There are more than just two methods: The ones that I have used are garbage collection, manual memory management, manual reference counting, and automatic (compiler generated) reference counting.

One thing when you look at "faster": Something that is simpler is automatically faster. Say I write a program using manual memory management and it takes me ten days. And you write a program using garbage collection, and because this is easier, it takes you eight days. That means you have two days to make your code faster that I don't have, so whether garbage collection is faster or slower doesn't matter much. After ten days, your code will be faster. In the end, I don't care about the time for manual memory management because it is a pain. (C++ has things to reduce the pain though).

Reference counting has the disadvantage that some work needs doing every time a reference to an object is created or removed. Automatic reference counting helps with this, the compiler will often be able to remove matching pairs of add/remove reference. Knowing how it works helps: If you pass five strings to a function, that's five reference counts that need to be incremented / decremented. Pack the five strings into an object, and it's only one reference. Five times faster, and better for other reasons as well. And reference counting takes time. (Rumour is that Apple has made hardware changes to its ARM chips to make changing a reference count five times faster than on an x86; that may make a substantial difference).

And then comes the time where 1000 objects have been allocated and need releasing. The actual releasing may be faster with garbage collection, because it knows all pointers involved are valid. It may know that a whole area filled with objects can be released which may be only one operation. On the other hand, the speed of the actual allocation/deallocation without reference counting can and should be optimised. Quite conceivable that garbage collection beats a bad allocator, but not a good one.

And then there is the question how much time is wasted for objects that actually remain allocated during garbage collection. For reference counting etc. they have zero cost.

So I would say this is implementation dependent, it is dependent on exactly what you are doing, you can't change it so if you have a ton of Java or Objective-C code you have no choice anyway, it's not enough to choose one language over another, and you should use the most convenient of the available languages.


Efficient concurrent data structures for read access come to mind where GC of some form (including ref counting) is still arguably quite relevant even to me as a C++ programmer.

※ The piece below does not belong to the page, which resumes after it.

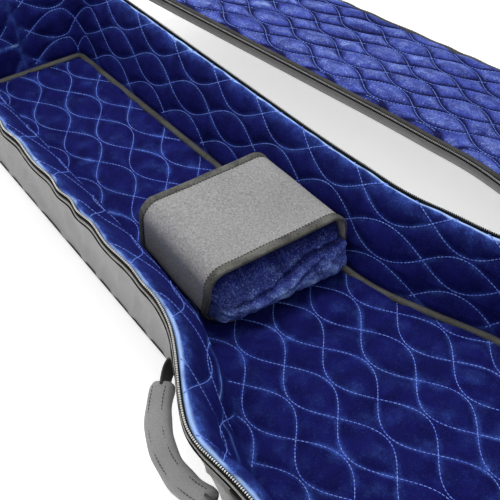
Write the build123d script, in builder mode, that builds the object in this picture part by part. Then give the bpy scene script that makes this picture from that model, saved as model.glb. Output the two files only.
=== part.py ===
"""Padded gig bag for an acoustic guitar, lying open on its back.

Millimetres. X runs along the bag, headstock end at -X and tail end at +X. +Y is the side that
carries the lid hinge, +Z is up. The origin is on the underside of the back, at its centre.
The lid is drawn closed and turned about its hinge line to the open position it is stored in.
"""

import os
from math import atan2, cos, degrees, radians, sin

from build123d import *

# Driving dimensions of the outline, measured at the top of the walls.
HEAD_X, TAIL_X = -665.0, 560.0
HEAD_HALF, TAIL_HALF = 134.6, 244.0
NECK_X, NECK_HALF = 5.0, 150.0
UPPER_X, UPPER_HALF = 141.6, 205.2
HEAD_R, NECK_R, UPPER_R, TAIL_R = 60.0, 200.0, 150.0, 110.0

# Layers and heights.
SKIN = 1.5
BACK_FOAM = 17.0
LINING = 2.5
GAP = 0.1
FLOOR_Z = SKIN + BACK_FOAM + LINING
WALL_TOP = 120.0
ZIP_Z = 126.0
OUTER_BOTTOM_INSET = 21.0
INNER_BOTTOM_INSET = 46.0
INNER_TOP_INSET = 12.0
FOAM_TOP = WALL_TOP - 2.0
SEAM_HEIGHT = 3.0
FACING_Z = WALL_TOP - 1.9
PIPING_Z0, PIPING_Z1, PIPING_PROUD = 117.0, 119.4, 0.6
FOAM_CUT_HEAD, FOAM_CUT_NECK, FOAM_CUT_SHOULDER, FOAM_CUT_TAIL = -585.0, -36.0, 165.0, 440.0

# Zip: tape and teeth on the wall and on the lid.
TEETH_INSET, TEETH_WIDTH, TEETH_HEIGHT = 2.6, 4.0, 1.95
TAPE_INSET, TAPE_THICKNESS = 4.0, 1.2

# Lid.
LID_Z = 127.4
LID_FOAM = 15.0
LID_BODY_INSET = 9.6
LID_SKIN_INSET = 8.0
LID_BINDING_WIDTH = 8.0
LID_OPEN_ANGLE = 193.0
HINGE_X0, HINGE_X1 = 236.0, 384.0
HINGE_OFFSET = 13.0
HINGE_END_GAP = 3.0
HINGE_Z = 126.7

# Pillow under the guitar's neck, and the band round it.
PILLOW_X0, PILLOW_X1 = -174.0, -31.0
PILLOW_Y0, PILLOW_Y1 = -78.5, 97.5
PILLOW_Z0, PILLOW_Z1 = 25.2, 96.5
PILLOW_R = 16.0
BAND_X0, BAND_X1 = -178.0, -28.0
BAND_THICKNESS = 2.2
BINDING_WIDTH, BINDING_THICKNESS = 10.0, 1.2
PATCH_LENGTH, PATCH_WIDTH, PATCH_THICKNESS = 110.0, 120.0, 1.4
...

Read locks of any form (ex: shared mutex but also other forms) tend to be relatively very expensive in our use cases (many operations measured multiple times slower, even with relatively intensive processing per read iteration) due to the fact that we read over the same data in parallel across threads frequently (although writes are relatively infrequent) making the read lock highly contended (even when it's per-element). Since the read lock requires mutating data (effectively writing to shared memory atomically), this leads to false sharing all over the place just to read the elements of the concurrent structure with atomic writes involved to shared memory in what should conceptually be a read-only memory operation and definitely not an operation writing to memory that's shared between threads.

Handling Removal of Elements Still Being Accessed Without Read Locks to Access Elements

I cannot think of any solution to avoid mutating shared read lock states besides some form of GC (although I'm all ears if people have better ideas) which defers element removal/deallocation to a collector, since we have to be guaranteed that no other thread is reading the element in order to safely free it from memory.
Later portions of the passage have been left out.